On-line publishers will gain more control over their own contents in the Google News service and more transparency and verifiability in the economic terms and conditions imposed by web site companies that use Google's advertising intermediation services. These are the final results of an investigatory proceeding by the Antitrust Authority, which accepted (and made binding) the commitments proposed by Google during the investigation into possible abuse of dominant position. The Antitrust Authority, which found the proposed measures sufficient to ameliorate the competition-related concerns linked to Google's behavior, also submitted a report to Government and Parliament requesting a review of copyright laws in light of web-based technological and economic innovations.

According to the Antitrust Authority, antitrust inquiries are insufficient to untangle the due compensation knot for businesses that produce the published online content used by other parties for economic gain. A national law would be needed to define a system of intellectual property rights that could promote virtuous forms of cooperation between the holders of exclusive rights to published content and the providers of innovative internet services that reproduce and adapt the contents protected by such rights.

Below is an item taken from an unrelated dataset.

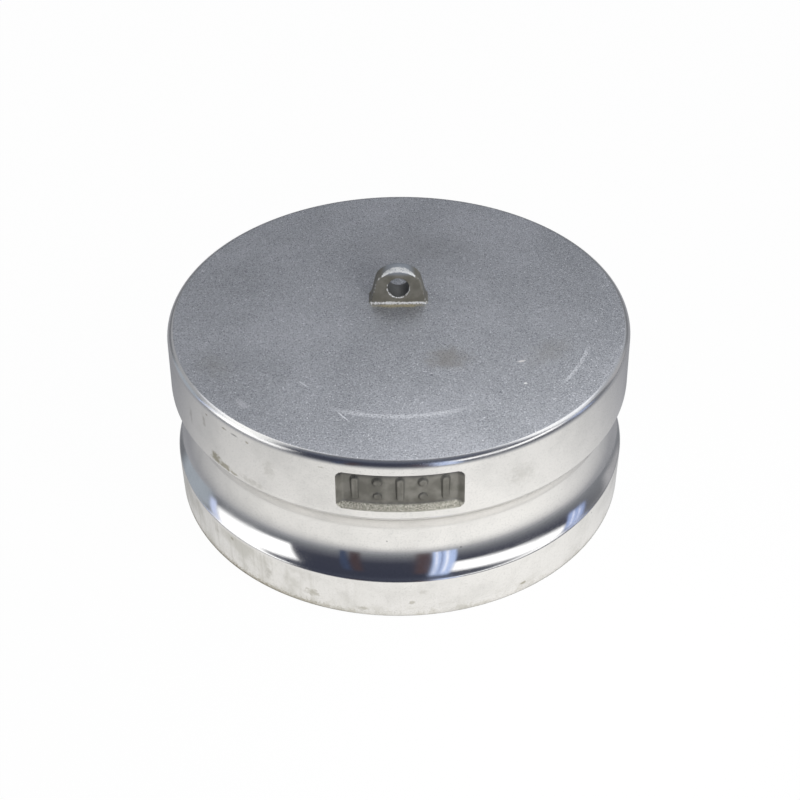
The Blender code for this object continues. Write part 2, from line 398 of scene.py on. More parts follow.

According to the Antitrust Authority, the problem from a pro-competition point of view lies in the objective discrepancy between the value that the published content contributes to the internet system as a whole and the actual proceeds received by online publishers for their contributions. Given the supra-national dimension of the internet phenomenon, this is a cause that Italian institutions should be promoting in the appropriate international venues.

The following commitments were proposed by Google and made binding by Antitrust Authority resolution.

 

1) Google ensures the provision of separate Google News software that allows publishers to choose the journalistic contents to propose through Google News without jeopardizing the indexing on the Google Web Search engine. More specifically, publishers can decide whether or not to provide Google News with access to their own sites, to selectively exclude specific articles or images and to display article titles without any text excerpts.

2) The AdSense program, which is the advertising solicitation platform used by Google to help connect advertisers and publishers, shall be managed transparently. In practice, publishers publish the advertising announcements of AdWords advertisers on their own websites and profit from every click on the advertising links that are displayed. The mechanism that instigated the Antitrust Authority investigation, however, found Google Ireland calculating compensations entirely at its own discretion, at times, without acknowledging any obligation to explain how the shares were being calculated.  They also reserved the right to change the price and payment structure at any time at their own exclusive discretion. The commitments being adopted will instead make the parceling of proceeds from advertising sales transparent to the publishers themselves.  In essence, this makes it possible for publishing companies to check the economic terms and conditions that determine the amount of their due compensation. In the future, publishers will have to be notified of prospective modifications prior to their implementation. Lastly, the full prohibition on third party access to user click counts for specific advertisements has been lifted on the condition that the access technologies are compatible with technical procedures and conditions as announced by Google.